Source records
★ ★ ★

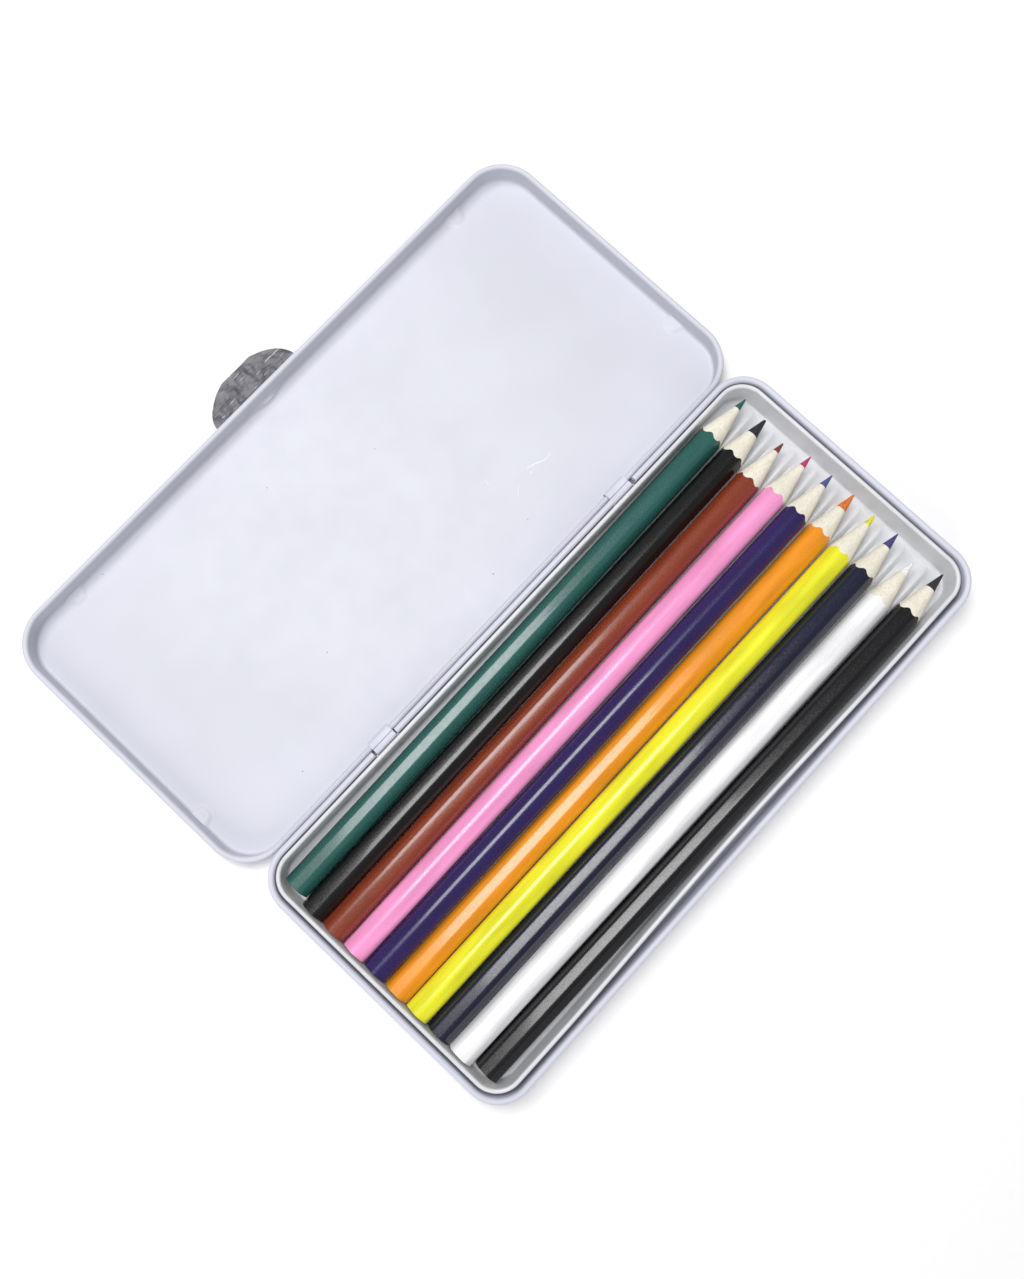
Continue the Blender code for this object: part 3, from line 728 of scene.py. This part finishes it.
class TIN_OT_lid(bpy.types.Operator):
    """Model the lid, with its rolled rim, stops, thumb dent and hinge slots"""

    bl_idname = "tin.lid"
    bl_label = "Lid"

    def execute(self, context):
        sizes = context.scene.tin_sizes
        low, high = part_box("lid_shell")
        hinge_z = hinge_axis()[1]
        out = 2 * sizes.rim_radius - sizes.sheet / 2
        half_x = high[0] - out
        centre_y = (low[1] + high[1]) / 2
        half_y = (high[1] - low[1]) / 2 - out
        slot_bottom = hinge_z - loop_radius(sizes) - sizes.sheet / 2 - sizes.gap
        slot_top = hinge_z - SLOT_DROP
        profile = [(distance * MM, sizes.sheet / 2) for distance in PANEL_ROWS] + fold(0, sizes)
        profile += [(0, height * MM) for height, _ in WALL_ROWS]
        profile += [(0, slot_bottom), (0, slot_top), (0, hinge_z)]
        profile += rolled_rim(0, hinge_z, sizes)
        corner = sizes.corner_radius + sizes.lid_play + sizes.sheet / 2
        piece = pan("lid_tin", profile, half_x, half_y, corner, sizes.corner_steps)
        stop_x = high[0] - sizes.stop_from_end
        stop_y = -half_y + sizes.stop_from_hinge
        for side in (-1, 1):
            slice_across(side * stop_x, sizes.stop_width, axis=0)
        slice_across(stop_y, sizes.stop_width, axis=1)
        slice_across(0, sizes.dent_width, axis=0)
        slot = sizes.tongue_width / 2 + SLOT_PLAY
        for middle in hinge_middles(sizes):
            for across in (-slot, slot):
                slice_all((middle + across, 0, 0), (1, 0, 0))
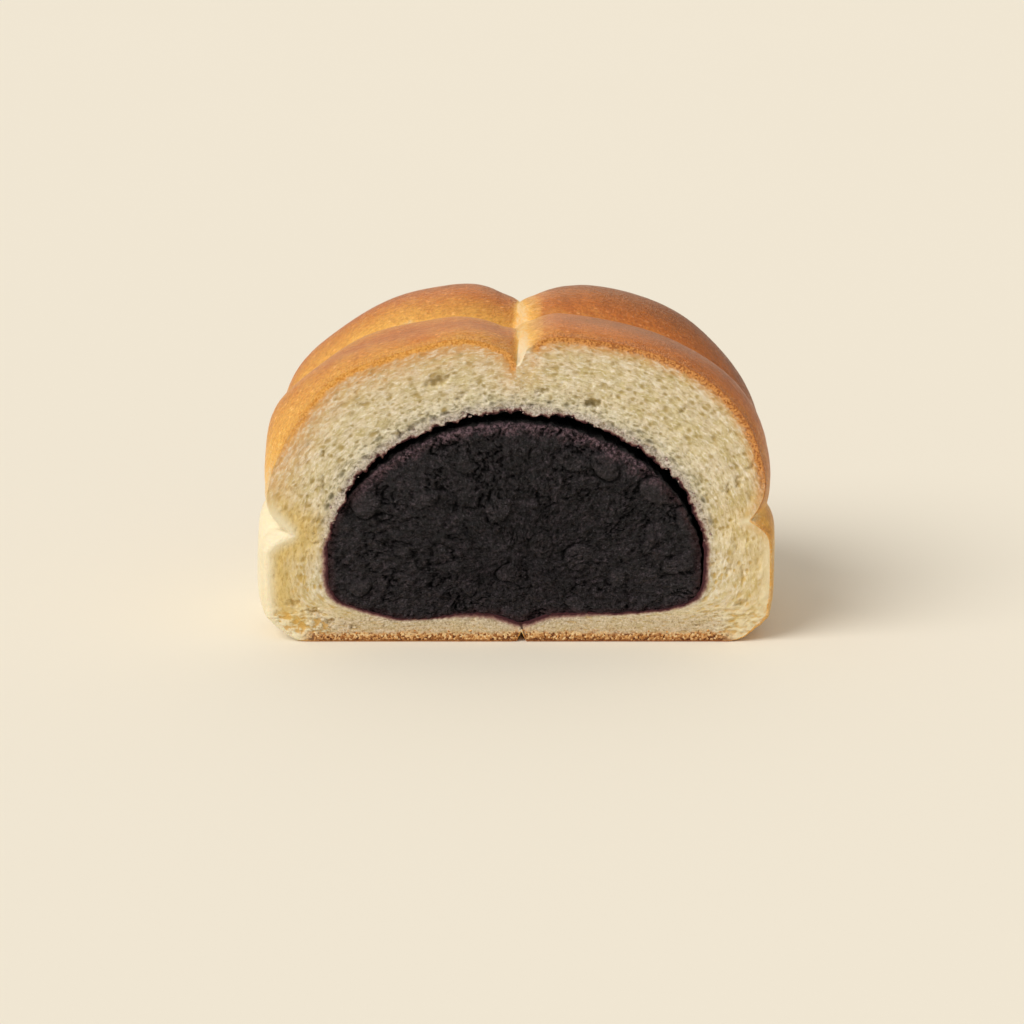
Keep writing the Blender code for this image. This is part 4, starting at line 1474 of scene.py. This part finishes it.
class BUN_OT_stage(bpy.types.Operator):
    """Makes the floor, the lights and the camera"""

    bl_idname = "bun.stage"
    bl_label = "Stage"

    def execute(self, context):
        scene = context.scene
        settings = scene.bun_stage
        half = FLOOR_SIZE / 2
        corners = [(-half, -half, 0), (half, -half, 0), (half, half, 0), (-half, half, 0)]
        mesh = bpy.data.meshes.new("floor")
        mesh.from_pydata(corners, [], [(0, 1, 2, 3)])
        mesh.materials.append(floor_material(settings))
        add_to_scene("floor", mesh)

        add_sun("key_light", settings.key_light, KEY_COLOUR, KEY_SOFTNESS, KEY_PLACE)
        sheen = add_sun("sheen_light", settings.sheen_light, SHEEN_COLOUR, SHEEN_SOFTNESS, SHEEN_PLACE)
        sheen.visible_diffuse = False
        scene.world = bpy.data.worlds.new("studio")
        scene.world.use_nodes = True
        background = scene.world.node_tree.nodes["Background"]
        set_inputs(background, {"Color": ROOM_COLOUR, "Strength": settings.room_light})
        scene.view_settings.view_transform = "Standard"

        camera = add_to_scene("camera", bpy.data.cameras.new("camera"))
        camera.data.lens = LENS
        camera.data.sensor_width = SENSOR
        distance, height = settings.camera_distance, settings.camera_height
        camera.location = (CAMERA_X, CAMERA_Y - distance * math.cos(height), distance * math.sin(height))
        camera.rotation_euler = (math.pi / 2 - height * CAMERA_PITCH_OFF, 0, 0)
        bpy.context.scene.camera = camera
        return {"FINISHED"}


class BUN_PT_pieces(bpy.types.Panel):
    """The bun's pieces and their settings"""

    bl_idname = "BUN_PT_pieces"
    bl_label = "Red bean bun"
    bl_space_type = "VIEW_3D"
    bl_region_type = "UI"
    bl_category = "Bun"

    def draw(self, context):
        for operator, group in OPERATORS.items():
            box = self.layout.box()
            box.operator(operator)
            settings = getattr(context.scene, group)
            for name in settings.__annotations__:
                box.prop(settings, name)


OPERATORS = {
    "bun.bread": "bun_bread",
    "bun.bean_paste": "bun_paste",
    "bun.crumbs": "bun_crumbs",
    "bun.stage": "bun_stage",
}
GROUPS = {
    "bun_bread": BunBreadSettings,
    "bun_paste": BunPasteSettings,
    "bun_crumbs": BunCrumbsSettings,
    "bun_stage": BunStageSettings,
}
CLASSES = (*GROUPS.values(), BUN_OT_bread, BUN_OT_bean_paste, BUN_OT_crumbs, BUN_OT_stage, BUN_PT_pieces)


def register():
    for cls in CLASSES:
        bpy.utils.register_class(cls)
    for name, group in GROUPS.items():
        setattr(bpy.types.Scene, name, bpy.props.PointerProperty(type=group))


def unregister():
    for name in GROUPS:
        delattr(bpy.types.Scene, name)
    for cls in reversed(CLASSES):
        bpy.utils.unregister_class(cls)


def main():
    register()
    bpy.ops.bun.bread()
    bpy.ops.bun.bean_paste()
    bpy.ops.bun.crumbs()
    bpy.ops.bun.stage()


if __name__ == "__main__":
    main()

★ ★ ★

**TASK GOAL**: All the entries above need to be reproduced exactly.

**COMPLETED TASK**:
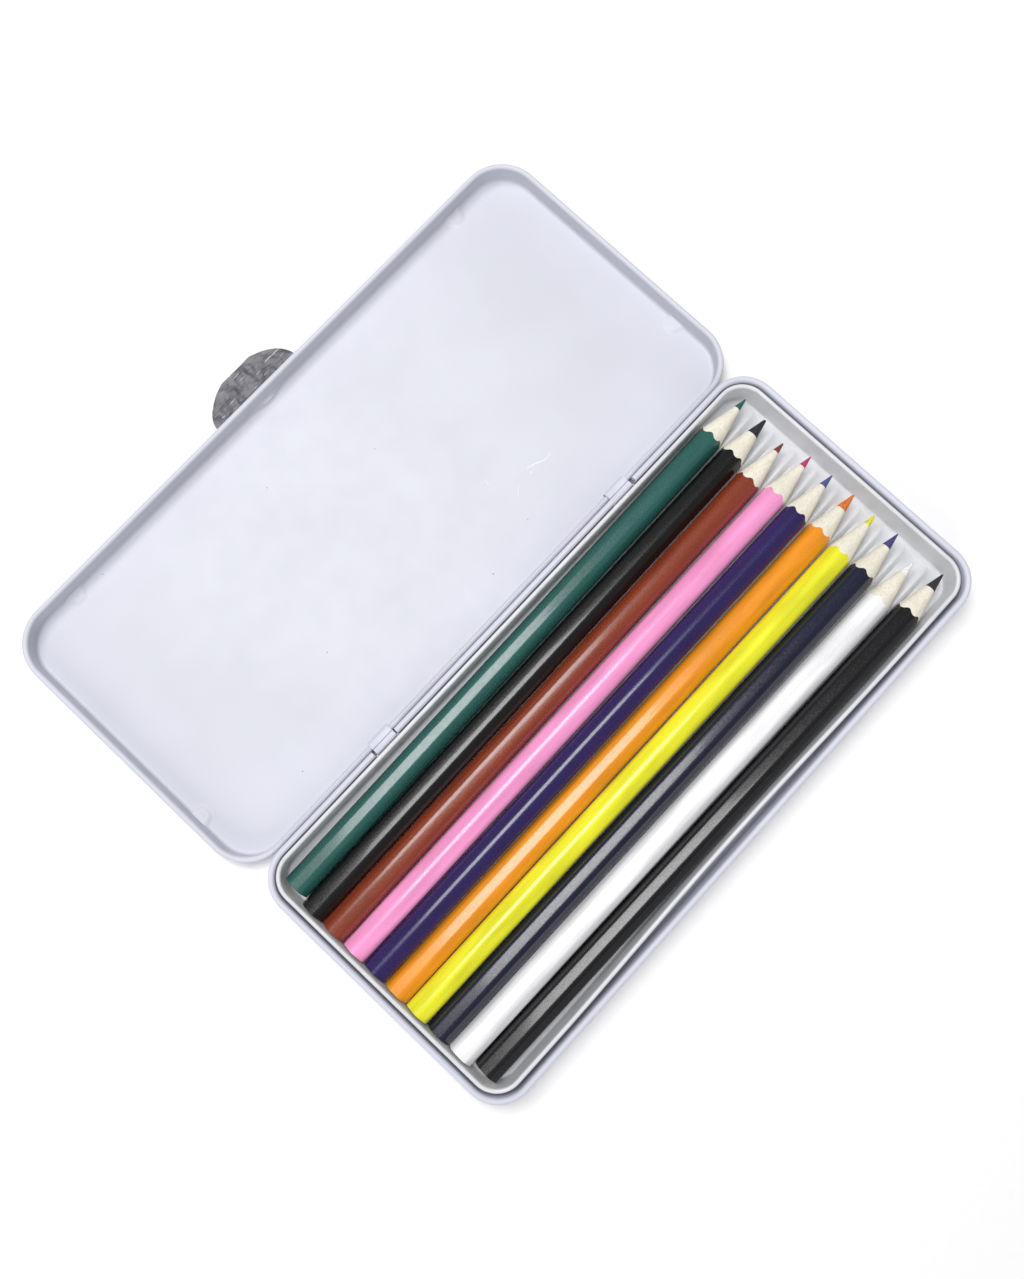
Continue the Blender code for this object: part 3, from line 728 of scene.py. This part finishes it.
class TIN_OT_lid(bpy.types.Operator):
    """Model the lid, with its rolled rim, stops, thumb dent and hinge slots"""

    bl_idname = "tin.lid"
    bl_label = "Lid"

    def execute(self, context):
        sizes = context.scene.tin_sizes
        low, high = part_box("lid_shell")
        hinge_z = hinge_axis()[1]
        out = 2 * sizes.rim_radius - sizes.sheet / 2
        half_x = high[0] - out
        centre_y = (low[1] + high[1]) / 2
        half_y = (high[1] - low[1]) / 2 - out
        slot_bottom = hinge_z - loop_radius(sizes) - sizes.sheet / 2 - sizes.gap
        slot_top = hinge_z - SLOT_DROP
        profile = [(distance * MM, sizes.sheet / 2) for distance in PANEL_ROWS] + fold(0, sizes)
        profile += [(0, height * MM) for height, _ in WALL_ROWS]
        profile += [(0, slot_bottom), (0, slot_top), (0, hinge_z)]
        profile += rolled_rim(0, hinge_z, sizes)
        corner = sizes.corner_radius + sizes.lid_play + sizes.sheet / 2
        piece = pan("lid_tin", profile, half_x, half_y, corner, sizes.corner_steps)
        stop_x = high[0] - sizes.stop_from_end
        stop_y = -half_y + sizes.stop_from_hinge
        for side in (-1, 1):
            slice_across(side * stop_x, sizes.stop_width, axis=0)
        slice_across(stop_y, sizes.stop_width, axis=1)
        slice_across(0, sizes.dent_width, axis=0)
        slot = sizes.tongue_width / 2 + SLOT_PLAY
        for middle in hinge_middles(sizes):
            for across in (-slot, slot):
                slice_all((middle + across, 0, 0), (1, 0, 0))
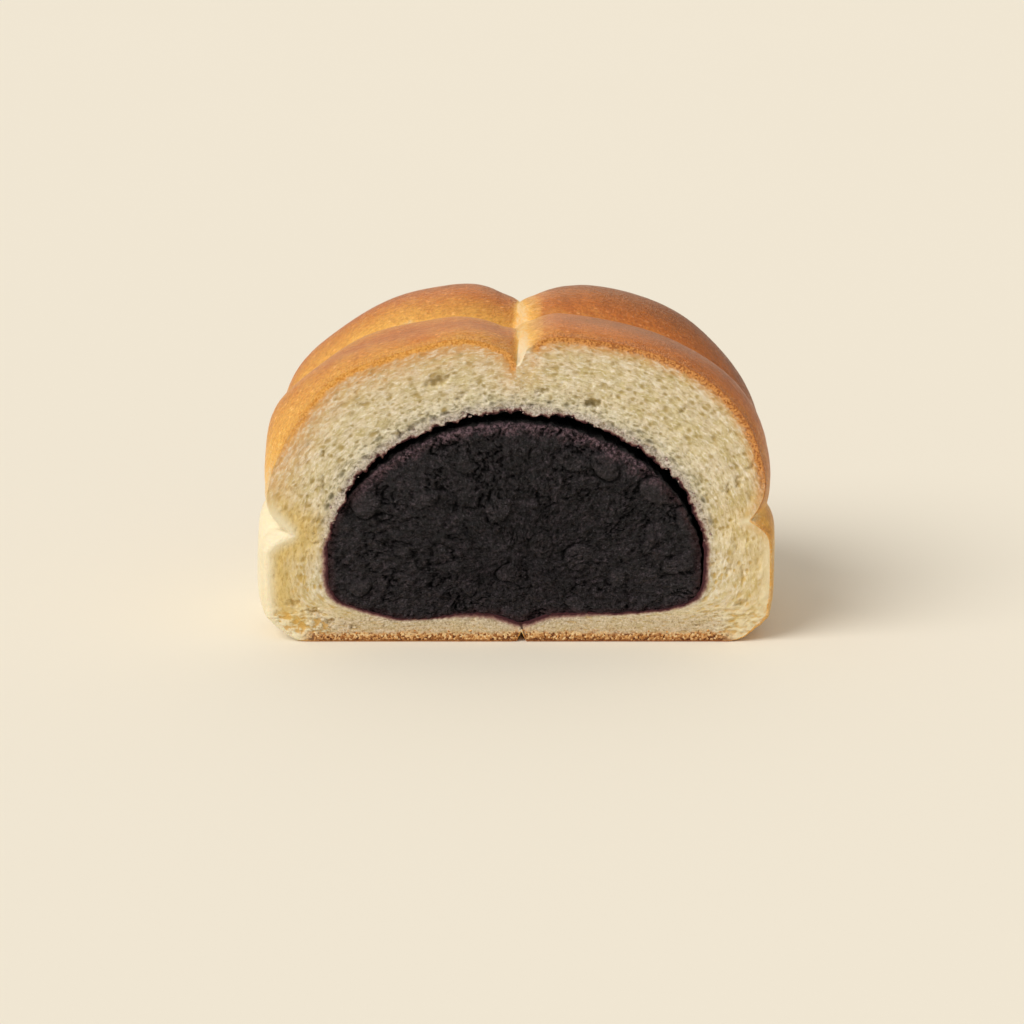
Keep writing the Blender code for this image. This is part 4, starting at line 1474 of scene.py. This part finishes it.
class BUN_OT_stage(bpy.types.Operator):
    """Makes the floor, the lights and the camera"""

    bl_idname = "bun.stage"
    bl_label = "Stage"

    def execute(self, context):
        scene = context.scene
        settings = scene.bun_stage
        half = FLOOR_SIZE / 2
        corners = [(-half, -half, 0), (half, -half, 0), (half, half, 0), (-half, half, 0)]
        mesh = bpy.data.meshes.new("floor")
        mesh.from_pydata(corners, [], [(0, 1, 2, 3)])
        mesh.materials.append(floor_material(settings))
        add_to_scene("floor", mesh)

        add_sun("key_light", settings.key_light, KEY_COLOUR, KEY_SOFTNESS, KEY_PLACE)
        sheen = add_sun("sheen_light", settings.sheen_light, SHEEN_COLOUR, SHEEN_SOFTNESS, SHEEN_PLACE)
        sheen.visible_diffuse = False
        scene.world = bpy.data.worlds.new("studio")
        scene.world.use_nodes = True
        background = scene.world.node_tree.nodes["Background"]
        set_inputs(background, {"Color": ROOM_COLOUR, "Strength": settings.room_light})
        scene.view_settings.view_transform = "Standard"

        camera = add_to_scene("camera", bpy.data.cameras.new("camera"))
        camera.data.lens = LENS
        camera.data.sensor_width = SENSOR
        distance, height = settings.camera_distance, settings.camera_height
        camera.location = (CAMERA_X, CAMERA_Y - distance * math.cos(height), distance * math.sin(height))
        camera.rotation_euler = (math.pi / 2 - height * CAMERA_PITCH_OFF, 0, 0)
        bpy.context.scene.camera = camera
        return {"FINISHED"}


class BUN_PT_pieces(bpy.types.Panel):
    """The bun's pieces and their settings"""

    bl_idname = "BUN_PT_pieces"
    bl_label = "Red bean bun"
    bl_space_type = "VIEW_3D"
    bl_region_type = "UI"
    bl_category = "Bun"

    def draw(self, context):
        for operator, group in OPERATORS.items():
            box = self.layout.box()
            box.operator(operator)
            settings = getattr(context.scene, group)
            for name in settings.__annotations__:
                box.prop(settings, name)


OPERATORS = {
    "bun.bread": "bun_bread",
    "bun.bean_paste": "bun_paste",
    "bun.crumbs": "bun_crumbs",
    "bun.stage": "bun_stage",
}
GROUPS = {
    "bun_bread": BunBreadSettings,
    "bun_paste": BunPasteSettings,
    "bun_crumbs": BunCrumbsSettings,
    "bun_stage": BunStageSettings,
}
CLASSES = (*GROUPS.values(), BUN_OT_bread, BUN_OT_bean_paste, BUN_OT_crumbs, BUN_OT_stage, BUN_PT_pieces)


def register():
    for cls in CLASSES:
        bpy.utils.register_class(cls)
    for name, group in GROUPS.items():
        setattr(bpy.types.Scene, name, bpy.props.PointerProperty(type=group))


def unregister():
    for name in GROUPS:
        delattr(bpy.types.Scene, name)
    for cls in reversed(CLASSES):
        bpy.utils.unregister_class(cls)


def main():
    register()
    bpy.ops.bun.bread()
    bpy.ops.bun.bean_paste()
    bpy.ops.bun.crumbs()
    bpy.ops.bun.stage()


if __name__ == "__main__":
    main()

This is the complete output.